How to Start Using Inventory Analysis in Your Business?
For those who are planning to integrate inventory analysis into their business, here is how to start:
Stock Level Audit: Audit allows you to know your complete inventory stock before you initiate an analysis of the inventory.
Strategic Inventory Analysis: Every business is different and has different business approaches and goals. Therefore, whenever you plan to integrate inventory analysis, strategically plan which type of analysis suits your business pattern, and set your goals accordingly.
Inventory Analysis Software: Instead of manual labor, with analysis software you can achieve accuracy, reliability as well as better results in no time. Therefore, it saves both time and cost.
Inventory Analysis Means More Revenue
Managing a business is not easy; it requires a lot of strategic planning and the integration of smart techniques. Inventory analysis makes way for businesses to improve their cash flow, reduce delays, minimize inventory wastage, smoothen the supply chain, satisfy customers, and more.
Implement inventory analysis with the inventory management module of TranZact.
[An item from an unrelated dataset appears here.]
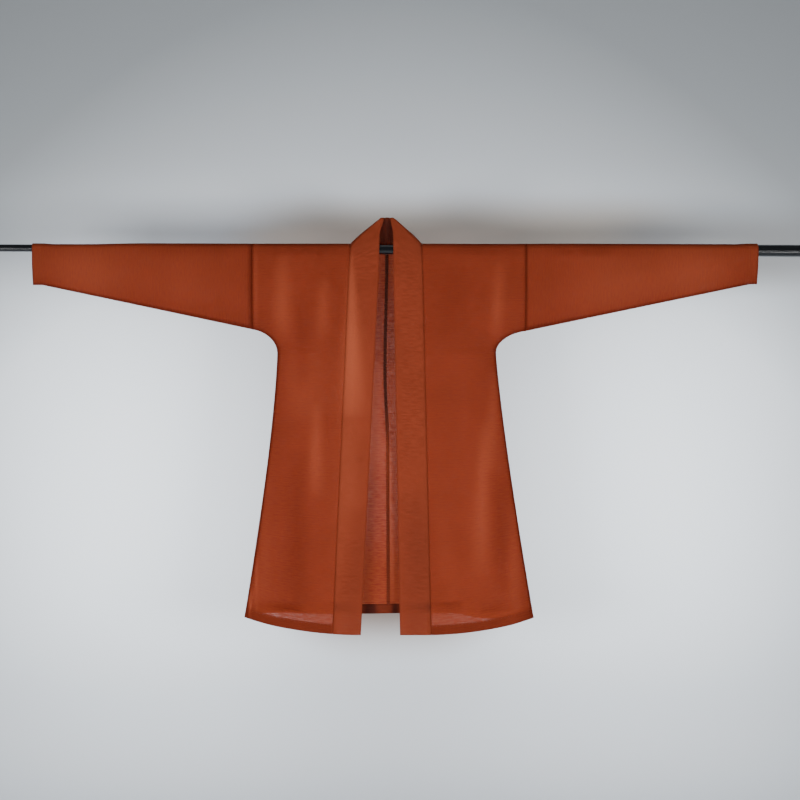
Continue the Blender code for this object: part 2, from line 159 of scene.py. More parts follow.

It helps you to view every inventory movement in real-time and gain higher inventory control to enhance sales!
FAQs on Inventory Analysis
1. Explain what is the ABC analysis technique of inventory control?
In ABC analysis the inventory is categorically divided into three distinct groups. The benefits of ABC analysis in inventory management are fetched from specific analysis of these groups, with A defining the highest valued stocks, B for the regularly sold stock which is not effectively of high value, and C for stocks that are seldom sold.
2. How ABC analysis is useful in inventory management?
ABC analysis technique allows you to essentially recognize and prioritize the highest-value stocks in an inventory. This way you can essentially elevate your sales figures and profits by focusing on different categories of stocks.